It does not matter whether something is factual or not. What matters is that whoever you're teaching, will accept it as fact and act in accordance with it. I don't see how this is any different with computer code. It will do what it is programmed to. If you program it to "think" a day has 36 hours instead of 24, it will do so.
By this logic, a lawnmower "thinks" my fingers are grass.
A lawnmower has no capacity to make decisions or process any data.
It's processing data alright, it processes the atomic and cellular structures of grass and fingers into spinach and flesh paste.
And likewise, neither it, nor any LLM, are making decisions at all.
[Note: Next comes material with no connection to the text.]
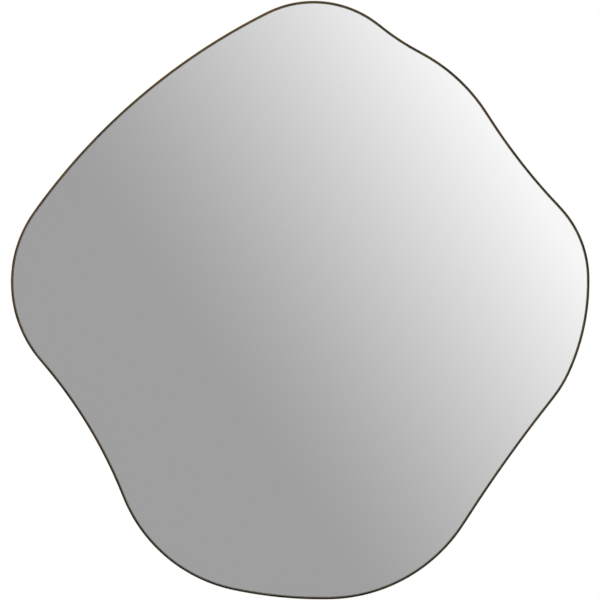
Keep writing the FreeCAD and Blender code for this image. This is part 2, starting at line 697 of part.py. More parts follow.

Is a plinko disc making decisions as it tumbles from the top to the bottom through all those pegs? Is the board making the decision? Or is it neither and simply mathematics plus random chance being roped in for randomness? That is exactly what LLMs do.
Terms like "decision" and "lie" and "know" are all things that just do not apply to an LLM, just like your phone keyboard doesn't know what the fuck "what" and "the" are, it just has a lookup table that includes how "what" is often followed by "is" and "the", and "the" is frequently followed by "fuck". But it doesn't "know" that in any meaning of the word "know".
This is what we mean when we say not to personify. A training set of data, even factual, just is converted into a series of matrices of vectors that include those patterns, but not the information itself. "Sky is blue" is not something you can grep from the resulting blob, nor the hex equivalent, or anything else. It simply contains indexed patterns that map those arrangements of letters, over and over.
So yes, they're doing what they're programmed to do precisely. It's just that "what they're programmed to do" is only "mimic patterns of word arrangements", and not "know facts". These things work at a far lower level than that concept.